------ Dataset

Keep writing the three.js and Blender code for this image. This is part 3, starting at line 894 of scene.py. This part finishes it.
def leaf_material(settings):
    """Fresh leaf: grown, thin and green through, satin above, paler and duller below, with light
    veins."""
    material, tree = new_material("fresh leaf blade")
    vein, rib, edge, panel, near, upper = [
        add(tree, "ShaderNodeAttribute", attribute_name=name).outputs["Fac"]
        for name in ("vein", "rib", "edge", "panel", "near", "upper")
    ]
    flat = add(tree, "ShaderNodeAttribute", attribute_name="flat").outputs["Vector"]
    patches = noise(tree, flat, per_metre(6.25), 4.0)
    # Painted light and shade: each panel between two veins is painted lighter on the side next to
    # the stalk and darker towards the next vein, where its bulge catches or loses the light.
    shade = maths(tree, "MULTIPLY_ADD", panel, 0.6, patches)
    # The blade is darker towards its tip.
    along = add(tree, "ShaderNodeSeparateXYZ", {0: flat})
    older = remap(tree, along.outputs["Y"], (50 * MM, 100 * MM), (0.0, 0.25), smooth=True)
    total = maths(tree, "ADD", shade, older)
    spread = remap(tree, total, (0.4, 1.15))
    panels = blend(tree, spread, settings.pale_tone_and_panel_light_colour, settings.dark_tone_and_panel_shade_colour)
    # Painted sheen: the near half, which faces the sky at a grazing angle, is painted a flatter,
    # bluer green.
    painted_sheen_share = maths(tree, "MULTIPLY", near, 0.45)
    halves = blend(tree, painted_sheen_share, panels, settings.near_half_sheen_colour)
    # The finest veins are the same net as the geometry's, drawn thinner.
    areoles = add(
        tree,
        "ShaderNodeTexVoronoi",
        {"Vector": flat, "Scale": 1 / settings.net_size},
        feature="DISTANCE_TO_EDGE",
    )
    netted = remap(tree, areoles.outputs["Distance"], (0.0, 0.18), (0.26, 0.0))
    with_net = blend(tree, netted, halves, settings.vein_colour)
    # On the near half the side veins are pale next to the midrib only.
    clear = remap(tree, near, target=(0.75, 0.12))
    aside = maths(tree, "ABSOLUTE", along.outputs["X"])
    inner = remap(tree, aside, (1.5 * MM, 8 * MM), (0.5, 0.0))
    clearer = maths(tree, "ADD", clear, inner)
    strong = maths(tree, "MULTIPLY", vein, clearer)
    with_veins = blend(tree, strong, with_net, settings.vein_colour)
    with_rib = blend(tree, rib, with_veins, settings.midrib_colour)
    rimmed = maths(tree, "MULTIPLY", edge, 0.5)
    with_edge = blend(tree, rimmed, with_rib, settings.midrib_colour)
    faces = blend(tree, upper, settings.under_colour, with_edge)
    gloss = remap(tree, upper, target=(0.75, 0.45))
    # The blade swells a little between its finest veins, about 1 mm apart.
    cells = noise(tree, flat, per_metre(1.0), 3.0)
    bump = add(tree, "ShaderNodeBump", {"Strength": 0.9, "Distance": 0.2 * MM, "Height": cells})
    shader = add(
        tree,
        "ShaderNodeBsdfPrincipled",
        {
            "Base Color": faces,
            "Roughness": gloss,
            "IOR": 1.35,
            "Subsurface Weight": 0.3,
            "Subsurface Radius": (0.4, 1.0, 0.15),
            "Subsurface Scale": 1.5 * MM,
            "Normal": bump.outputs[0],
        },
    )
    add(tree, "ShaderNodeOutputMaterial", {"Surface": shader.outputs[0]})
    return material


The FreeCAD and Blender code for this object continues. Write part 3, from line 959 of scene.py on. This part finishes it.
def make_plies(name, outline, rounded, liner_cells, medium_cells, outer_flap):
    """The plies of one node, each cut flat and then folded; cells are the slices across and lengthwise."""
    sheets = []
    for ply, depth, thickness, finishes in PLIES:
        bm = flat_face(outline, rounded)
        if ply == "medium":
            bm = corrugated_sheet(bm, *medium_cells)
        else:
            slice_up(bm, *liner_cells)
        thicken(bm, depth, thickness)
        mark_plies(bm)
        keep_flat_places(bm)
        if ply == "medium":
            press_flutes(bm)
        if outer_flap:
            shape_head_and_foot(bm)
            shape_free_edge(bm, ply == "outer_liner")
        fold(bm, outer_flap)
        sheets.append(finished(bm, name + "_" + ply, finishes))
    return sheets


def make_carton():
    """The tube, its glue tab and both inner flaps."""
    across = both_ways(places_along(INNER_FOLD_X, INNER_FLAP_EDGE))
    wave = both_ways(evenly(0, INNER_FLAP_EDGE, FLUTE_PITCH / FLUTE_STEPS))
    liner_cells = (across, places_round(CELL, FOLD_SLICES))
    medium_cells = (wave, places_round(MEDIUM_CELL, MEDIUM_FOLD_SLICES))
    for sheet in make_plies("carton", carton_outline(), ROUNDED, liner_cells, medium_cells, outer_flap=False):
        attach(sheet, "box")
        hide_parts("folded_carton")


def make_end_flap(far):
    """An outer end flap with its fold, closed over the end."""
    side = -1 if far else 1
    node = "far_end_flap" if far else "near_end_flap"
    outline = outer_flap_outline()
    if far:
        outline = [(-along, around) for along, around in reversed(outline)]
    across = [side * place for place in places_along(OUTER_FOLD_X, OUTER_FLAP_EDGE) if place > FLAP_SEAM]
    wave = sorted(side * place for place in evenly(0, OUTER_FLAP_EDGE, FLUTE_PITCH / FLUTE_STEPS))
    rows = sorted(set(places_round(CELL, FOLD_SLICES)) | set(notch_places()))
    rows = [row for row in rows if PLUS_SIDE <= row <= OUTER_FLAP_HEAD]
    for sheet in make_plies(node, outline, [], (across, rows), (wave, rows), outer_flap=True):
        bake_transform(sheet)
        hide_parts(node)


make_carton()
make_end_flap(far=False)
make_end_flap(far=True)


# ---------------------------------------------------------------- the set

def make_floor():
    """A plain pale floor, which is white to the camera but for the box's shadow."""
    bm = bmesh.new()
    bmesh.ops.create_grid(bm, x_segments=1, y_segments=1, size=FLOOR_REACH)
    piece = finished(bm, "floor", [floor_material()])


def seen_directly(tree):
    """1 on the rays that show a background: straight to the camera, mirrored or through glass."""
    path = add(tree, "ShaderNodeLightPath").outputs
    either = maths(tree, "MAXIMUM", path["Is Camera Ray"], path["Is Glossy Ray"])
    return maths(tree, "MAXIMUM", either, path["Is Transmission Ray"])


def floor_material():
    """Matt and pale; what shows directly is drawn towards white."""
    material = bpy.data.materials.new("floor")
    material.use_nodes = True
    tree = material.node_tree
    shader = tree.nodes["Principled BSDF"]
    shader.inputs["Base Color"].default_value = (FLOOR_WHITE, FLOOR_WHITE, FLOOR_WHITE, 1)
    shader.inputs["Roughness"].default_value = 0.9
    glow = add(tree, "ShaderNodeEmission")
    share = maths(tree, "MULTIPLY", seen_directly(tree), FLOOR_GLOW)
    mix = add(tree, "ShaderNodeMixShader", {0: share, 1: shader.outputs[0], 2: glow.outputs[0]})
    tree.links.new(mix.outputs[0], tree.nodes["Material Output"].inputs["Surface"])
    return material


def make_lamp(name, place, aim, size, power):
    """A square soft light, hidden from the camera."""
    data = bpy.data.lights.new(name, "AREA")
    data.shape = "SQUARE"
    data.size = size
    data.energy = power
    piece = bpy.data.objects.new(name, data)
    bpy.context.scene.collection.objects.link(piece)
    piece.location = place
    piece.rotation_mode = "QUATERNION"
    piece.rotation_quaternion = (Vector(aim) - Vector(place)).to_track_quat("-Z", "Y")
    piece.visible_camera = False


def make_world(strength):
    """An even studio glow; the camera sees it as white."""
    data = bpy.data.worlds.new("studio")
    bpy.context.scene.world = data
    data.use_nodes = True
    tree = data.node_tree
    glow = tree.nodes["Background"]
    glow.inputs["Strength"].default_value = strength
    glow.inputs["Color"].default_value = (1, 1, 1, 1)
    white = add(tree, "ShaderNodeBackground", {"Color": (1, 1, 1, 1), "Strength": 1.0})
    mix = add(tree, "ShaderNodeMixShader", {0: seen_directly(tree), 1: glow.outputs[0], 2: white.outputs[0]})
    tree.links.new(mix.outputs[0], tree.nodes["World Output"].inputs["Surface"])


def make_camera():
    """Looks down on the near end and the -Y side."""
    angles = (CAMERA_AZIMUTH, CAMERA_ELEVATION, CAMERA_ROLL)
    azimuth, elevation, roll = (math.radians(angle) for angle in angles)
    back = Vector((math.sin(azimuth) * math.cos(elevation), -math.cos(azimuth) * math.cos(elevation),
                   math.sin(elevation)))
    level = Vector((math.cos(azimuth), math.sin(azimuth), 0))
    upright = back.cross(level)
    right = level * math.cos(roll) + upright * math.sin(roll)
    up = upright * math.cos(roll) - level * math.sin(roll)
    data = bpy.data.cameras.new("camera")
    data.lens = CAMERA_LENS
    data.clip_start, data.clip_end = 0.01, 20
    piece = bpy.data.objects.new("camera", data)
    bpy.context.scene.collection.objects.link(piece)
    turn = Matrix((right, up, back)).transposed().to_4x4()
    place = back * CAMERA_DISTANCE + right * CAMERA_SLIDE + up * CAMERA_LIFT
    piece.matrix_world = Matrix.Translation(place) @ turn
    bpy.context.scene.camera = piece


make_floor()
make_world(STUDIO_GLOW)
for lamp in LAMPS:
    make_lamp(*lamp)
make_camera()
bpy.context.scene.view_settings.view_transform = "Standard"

------------

▶ Task objective: Collect each line of the entries that has the word "finishes", copying it in full.

▶ The reply:
Keep writing the three.js and Blender code for this image. This is part 3, starting at line 894 of scene.py. This part finishes it.
The FreeCAD and Blender code for this object continues. Write part 3, from line 959 of scene.py on. This part finishes it.
    for ply, depth, thickness, finishes in PLIES:
        sheets.append(finished(bm, name + "_" + ply, finishes))